SDI launched their "Know Your City" campaign to collect and consolidate community-collected citywide data on slums as the basis for inclusive development between the urban poor and local governments. The campaign brings together data and narratives from urban poor communities in 224 cities across the Global South.

Rose explained that this will help communities negotiate with local authorities and "identify priority projects or programmes that need to be implemented. "We need to create the real partnership, the real dialogue, the real mind shift of saying we (residents) want to contribute to service delivery solutions, we just need your support."

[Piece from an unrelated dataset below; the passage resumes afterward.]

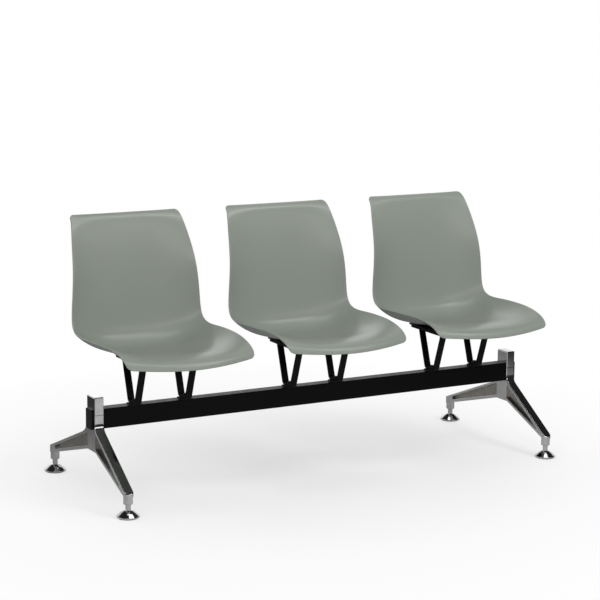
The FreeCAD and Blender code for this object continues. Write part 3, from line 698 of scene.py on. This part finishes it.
def make_lights():
    soft_box("top_box", (0.5, -0.4, 5.0), 2.0, 3.0, 36.0)
    soft_box("key_box", (1.9, -2.2, 4.2), 1.4, 1.4, 32.0)
    soft_box("front_strip", (0.2, -5.5, 2.5), 6.5, 1.3, 40.0)
    soft_box("left_strip", (-3.5, -3.8, 2.4), 2.0, 1.2, 20.0)
    soft_box("back_box", (1.9, 2.3, 3.2), 1.6, 1.6, 5.0)
    soft_box("back_strip", (1.2, 4.5, 1.6), 3.0, 0.8, 2.6)


# Turned pieces: how many points a ring has, and the angle from which an edge is sharp
RING_POINTS = 48
CREASE = math.radians(30)


# One ring, round or with flats as far out as its radius
def ring(radius, height, flats):
    points = []
    for i in range(RING_POINTS):
        angle = math.tau * i / RING_POINTS
        reach = radius
        if flats:
            reach = radius / math.cos(angle % (math.tau / flats) - math.pi / flats)
        points.append(Vector((reach * math.cos(angle), reach * math.sin(angle), height)))
    return points


# Turned piece from rings of (radius, height, flats) in millimetres, from its lower pole to its upper one
def turned_mesh(profile, head_down=False):
    points = [Vector((0, 0, profile[0][1]))]
    for radius, height, flats in profile:
        points += ring(radius, height, flats)
    points.append(Vector((0, 0, profile[-1][1])))
    last = len(points) - 1
    faces = []
    for i in range(RING_POINTS):
        following = (i + 1) % RING_POINTS
        faces.append([0, 1 + following, 1 + i])
        for lower in range(1, last - RING_POINTS, RING_POINTS):
            upper = lower + RING_POINTS
            faces.append([lower + i, lower + following, upper + following, upper + i])
        faces.append([last - RING_POINTS + i, last - RING_POINTS + following, last])
    if head_down:
        points = [Vector((p.x, -p.y, -p.z)) for p in points]
    return points, faces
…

For the first time, UN-Habitat's General Assembly of Partners (GAP) will include representation from grassroots constituencies, including SDI as a co-chair of the constituency, at Habitat III next year.

As international heads of state gathered in Paris, the significance of the words of the Deputy Mayor of Paris at the opening ceremony of the Africities Summit were not lost on the audience as he said, “How do we create, at city level, the conditions to ensure a safer, healthier, more sustainable and more inclusive life for all citizens?'

These issues, he said, are at the heart of this forum of Africities in shaping the future of the people and the contribution of African local authorities to Agenda 2063 of the African Union. “Paris is probably the most African non-African city.” He said the city of Paris was determined to continue helping African cities build their future.

Hopefully international decision-makers will continue to reflect this outlook of solidarity when negotiating climate actions (and non-actions) that will impact on the development trajectory of African cities and towns for generations to come.